The dietary strictures that govern the monk's eating schedule provokes mild resentments in the Americans, who are accustomed to eating lunch. The monks decline to interrupt their sight-seeing excursions to the local temples, and the meal is delayed. By late afternoon, the Americans are ravenously hungry and insist on eating. A Chinese restaurant is located. The monks order soft-drinks and no more. Yamyong expresses veiled contempt at the Westerner's indulgence in food.

The meal completed, the group embarks by bus for Bangkok. En route, the Americans are appalled that an apparent madman, standing at the back of the bus, screams at the top of his lungs throughout the journey. Only later are the Americans disabused of this misapprehension: the man is an essential employee of the bus company, whose duty is to warn the driver of road hazards. Disoriented and exhausted at day's end, the American is dropped off at his hotel: "When I said good-bye to Yamyong, he replied, I think with a shade of aggrievement: 'Good-bye. You have left your lotus pods on the bus.'"

==Publication history==
The origins of the story dates from 1966 when Bowles sojourned in Bangkok, Thailand while under contract to Little, Brown publishers to write a book for an international cities series. Though Bowles never completed the project, he based "You Have Left Your Lotus Pods on the Bus" on his experiences in Bangkok, written in 1971 at his residence in Tangiers.
The work is essentially autobiographical, in which Bowles serves as the unnamed narrator and his American companion, Brooks, is modeled Bowles's friend and biographer Oliver Evans, who was in Thailand on a Fulbright teacher exchange in the early 1960s.

==Theme==
The story is a quasi-journalistic examination of the cultural differences that separates a pair of well-to-do American tourists in Bangkok and a trio of Buddhist monks who consent to take them on a day excursion to the sacred city of Ayudhaya. What seems a practical or logical custom to the Thai citizens remains obscure to the Americans, and vice versa.

Biographer Allen Hibbard cites one passage to illustrate the cross-cultural contretemps. The eldest monk, Yamyong, inquires of the American narrator as to the significance of the length and configuration of Western neckties, who responds:

"You mean why do men wear neckties?"
"No. I know that. The purpose is to look like a gentleman." I laughed. Yamyong was not put off.
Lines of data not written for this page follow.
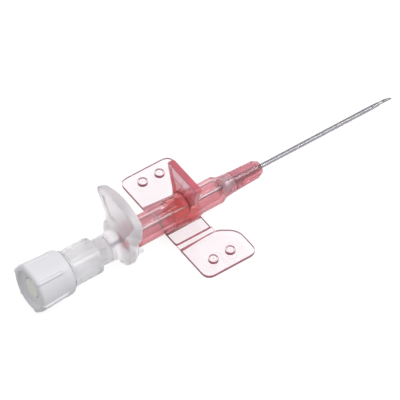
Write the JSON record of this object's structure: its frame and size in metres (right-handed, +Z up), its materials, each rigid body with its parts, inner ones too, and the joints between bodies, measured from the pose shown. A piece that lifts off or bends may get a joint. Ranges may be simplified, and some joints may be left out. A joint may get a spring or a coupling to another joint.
{
  "type": "winged iv cannula",
  "caption": "Winged intravenous cannula with its needle in place: flexible catheter on a winged hub with push plate, needle grip, flashback chamber and luer cap.",
  "frame": {"origin": "centre of the catheter hub's open luer mouth, on the needle's axis", "axes": "+X along the needle to its point, +Z up through the push plate, +Y towards the left wing"},
  "size_m": [0.0932, 0.0326, 0.0186],
  "materials": {
    "hub_plastic": "clear pink moulded plastic, polished",
    "wing_plastic": "clear pale pink flexible plastic",
    "catheter_film": "clear smooth fluoropolymer tube",
    "steel": "drawn stainless tube, polished point",
    "grip_plastic": "milky translucent moulded plastic",
    "chamber_plastic": "clear moulded plastic, slightly milky",
    "cap_plastic": "white moulded plastic, satin",
    "filter_felt": "porous sintered filter, off-white"
  },
  "bodies": {
    "hub": {"catheter_hub": "hub_plastic", "catheter_tube": "catheter_film", "catheter_ferrule": "steel"},
    "needle_set": {"needle_grip": "grip_plastic", "needle_tube": "steel", "flash_chamber": "chamber_plastic"},
    "cap": {"luer_cap": "cap_plastic", "vent_filter": "filter_felt"},
    "wing_left": {"left_wing": "wing_plastic"},
    "wing_right": {"right_wing": "wing_plastic"}
  },
  "joints": [
    {"name": "needle_withdraw", "type": "slide", "parent": "hub", "child": "needle_set", "axis": [-1, 0, 0], "range_m": [0, 0.07]},
    {"name": "cap_pull", "type": "slide", "parent": "needle_set", "child": "cap", "axis": [-1, 0, 0], "range_m": [0, 0.012]},
    {"name": "left_wing_fold", "type": "hinge", "parent": "hub", "child": "wing_left", "pos_m": [0.013, 0.00577, -0.00402], "axis": [1, 0, 0], "range_deg": [0, 75], "stiffness_Nm_per_rad": 0.008},
    {"name": "right_wing_fold", "type": "hinge", "parent": "hub", "child": "wing_right", "pos_m": [0.013, -0.00577, -0.00402], "axis": [-1, 0, 0], "range_deg": [0, 75], "stiffness_Nm_per_rad": 0.008}
  ]
}
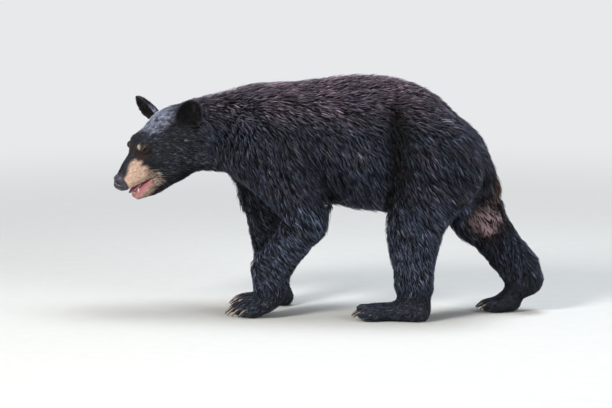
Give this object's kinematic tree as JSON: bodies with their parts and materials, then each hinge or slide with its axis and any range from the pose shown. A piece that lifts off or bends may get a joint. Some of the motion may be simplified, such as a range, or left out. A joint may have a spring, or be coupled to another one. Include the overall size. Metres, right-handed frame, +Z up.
{
  "type": "black bear",
  "caption": "Young black bear at life size, mid stride with its head low and turned to its left, mouth slightly open; a still figure that stands on its own soles.",
  "frame": {"origin": "on the floor, under the middle of the overall box", "axes": "+Z up; the bear faces -X, so its left side is -Y"},
  "size_m": [1.0984, 0.2936, 0.6232],
  "materials": {
    "coat": "black hair with a bluish grey sheen, brownish on the back; short tan hair on the muzzle and over the eyes",
    "nose": "dark grey-violet nose leather, slightly moist",
    "mouth": "moist pink tongue",
    "claws": "dark horn, paler along the top",
    "eyes": "very dark brown, wet"
  },
  "bodies": {
    "root": {"head": "coat", "nose": "nose", "lower_jaw": "coat", "tongue": "mouth", "left_ear": "coat", "right_ear": "coat", "left_eye": "eyes", "right_eye": "eyes", "neck": "coat", "trunk": "coat", "tail": "coat", "left_upper_arm": "coat", "left_forearm": "coat", "left_paw": "coat", "right_upper_arm": "coat", "right_forearm": "coat", "right_paw": "coat", "left_thigh": "coat", "left_shank": "coat", "left_foot": "coat", "right_thigh": "coat", "right_shank": "coat", "right_foot": "coat", "left_fore_claw_1": "claws", "left_fore_claw_2": "claws", "left_fore_claw_3": "claws", "left_fore_claw_4": "claws", "left_fore_claw_5": "claws", "right_fore_claw_1": "claws", "right_fore_claw_2": "claws", "right_fore_claw_3": "claws", "right_fore_claw_4": "claws", "right_fore_claw_5": "claws", "left_hind_claw_1": "claws", "left_hind_claw_2": "claws", "left_hind_claw_3": "claws", "left_hind_claw_4": "claws", "left_hind_claw_5": "claws", "right_hind_claw_1": "claws", "right_hind_claw_2": "claws", "right_hind_claw_3": "claws", "right_hind_claw_4": "claws", "right_hind_claw_5": "claws"}
  },
  "joints": []
}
"I have noticed that some men wear the two ends equal, and some men wear the wide end longer than the narrow, or the narrow longer than the wide…some even with both ends equal reach below the waist. What are the different meanings?'

"There is no meaning." I said. "Absolutely none."

"...I believe you, of course, " Yamyong said graciously. "But we all thought each way had a different significance attached."

Novelist Gore Vidal reports "the day is filled with splendid misunderstandings" and cites an incident in which the Americans observe a raving lunatic at the back of their bus, who screams and gesticulates throughout the journey. Unnerved by his rantings, the American noticed that neither the monks nor the other passengers paid him the slightest attention. When one of the Americans inquires as to what the man was saying, Yamyong explains that he was an employee of the bus service, alerting the driver to approaching highway hazards: "Go into second gear"—"We are coming to a bridge"—"Be careful. People in the road", shouting so that he could be heard at the front of the bus.
The American narrator, shaken and perplexed by the episode, departs the bus, leaving behind his collection of lotus pods.

== Sources ==
- Hibbard, Allen. 1993. Paul Bowles: A Study of the Short Fiction. Twayne Publishers. New York.
- Hamdaoui, Zoubida. 2013. Themes and Story-Telling Strategies in Paul Bowles's North African Fiction. Tesis Doctoral. University of Granada, Spain. https://digibug.ugr.es/bitstream/handle/10481/29918/21922500.pdf?sequence=1 Retrieved 19 August 2022.
- Vidal, Gore. 1979. Introduction to Paul Bowles; Collected Stories, 1939-1976. Black Sparrow Press. Santa Rosa. 2001.